I’ll give you a glaring example: any decent Hollywood movie has to have at least a car chase scene, a gun fight, and a sex scene. This is such a powerful trope that those three have to be inserted into movies even when they don’t make a whole lot of sense to the story. Why is there a car chase on the freeways in the Matrix Trilogy? How do you get to gun fighting in the Star Wars universe? Surely, nobody would be dumb enough to randomly shoot in a starship, right?

Why does a Hollywood movie have to have those three elements, though? What is it about the gun fight, the car chase, and the sex scene that is so important?

Drive around in America, and you’ll notice that drivers are incredibly safe, on average. Even where the drivers are famed for being rude and aggressive (in L.A. or New York), they are tame by comparison. I notice this most when I fly back to Italy after a long absence: the first few hours I am hunkering in the passenger seat, terrified at all the cars shooting past us, while my brother zips in and out just inches (sorry, millimeters) from other vehicles.

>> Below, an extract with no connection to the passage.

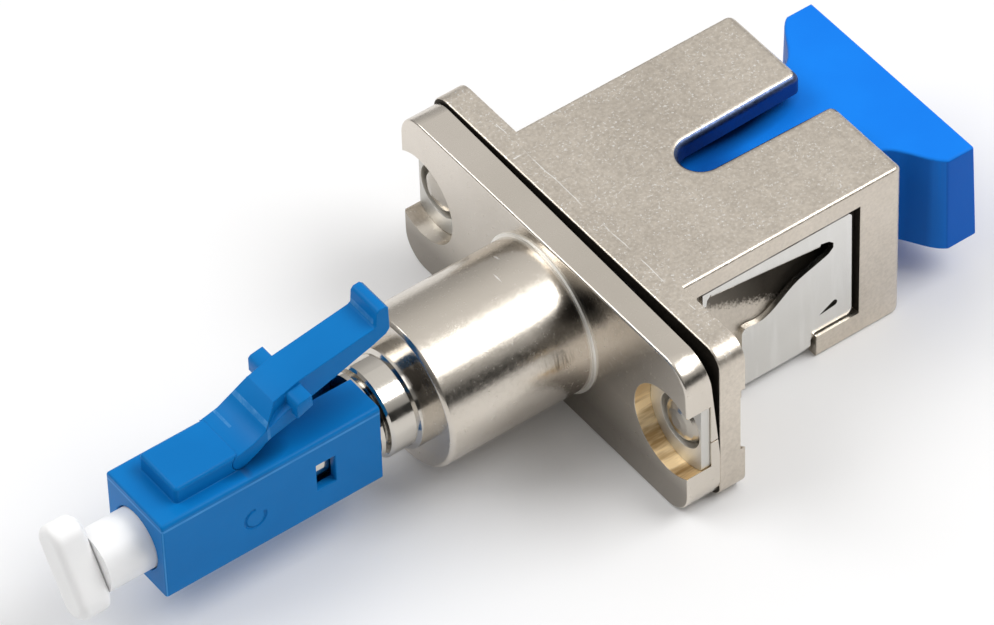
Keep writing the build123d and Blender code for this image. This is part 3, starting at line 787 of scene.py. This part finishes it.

Car chase scenes are fascinating to Americans because they never really happen. When there is a police pursuit, the nation is glued to the TV screen, because they never get to see that in real life.

When it comes to guns, Europeans think that America is drenched in them. It is definitely true that guns are freely available to a degree uncommon in some other parts of the world: I can go to the local WalMart and there is a whole section devoted to guns and ammo.

Many people have guns in their cars and homes. It is part of a mentality of self-defense that is a child of the general sense of independence, and ultimately loneliness, that pervades the frontier mentality. You are on your own. If you don’t have a gun, nobody is going to protect you.

While that is true, it’s also true that those guns are seldom used. In the fifteen years I have lived in America, the only mention of gun use I have ever encountered is when I was told such-and-such had been gunned down by a crazed security guard/neighbor/relative. I don’t know anyone who was killed while a crime (other than the shooting) was committed. I don’t know anyone who claims to have been saved by a gun.

Given my limited experience, I would say guns are about as relevant to the daily life of Americans as they are to the daily life of the Dutch. That is, not at all. They are there, and they are useless – in the literal sense of without use.

Sex scenes have a strangely similar function. It’s not that Americans don’t have sex – they certainly have birth rates that prove otherwise! Americans never encounter sex on a daily basis. While an Italian woman may glance longingly at my hind quarters passing me on a street in Rome, or a married man may give me a neck massage for no apparent reason, in America that’s all considered impolite.

Sex is there, it does happen, but it’s hidden. It doesn’t come up in polite conversation, and desire is something best concealed. Parents wait for their children to be out of the house to sleep with each other (at least they say they do). Mothers pretend their children don’t have sex until they are out of the house. The very idea that a boyfriend and girlfriend would be sleeping in the same bed seems odd here. Not under my roof!

So, you see, Hollywood portrays an America that is ideal – to Americans. Americans want to have an exciting sex life. They want to be able to use those guns. They would love to flaunt the rules of the road and speed like demons chased by blue lights. But they don’t.

America’s idealization continues in many ways. Smoking, for instance, is considered taboo. Drugs are invariably something evil. People climb out of bed after sex wearing their tighty whities. Teenagers – even in shows that are about teenage romance – hold out for the right guy.

The one exception to this idealization is alcohol. Alcohol flows freely in Hollywood movies. Drinks are everywhere, people are constantly at bars, and no meal goes unpunished without bottles of wine spilling everywhere. I hope that changes, since alcohol is a real threat to the fabric of American society.

In conclusion, comparing the real America with Hollywood America gives me one strong impression: that Americans are mostly bored with their lives. Movies bring excitement: speed, danger, passion. And you as a foreigner coming to America should read them as that, wishes more than reality.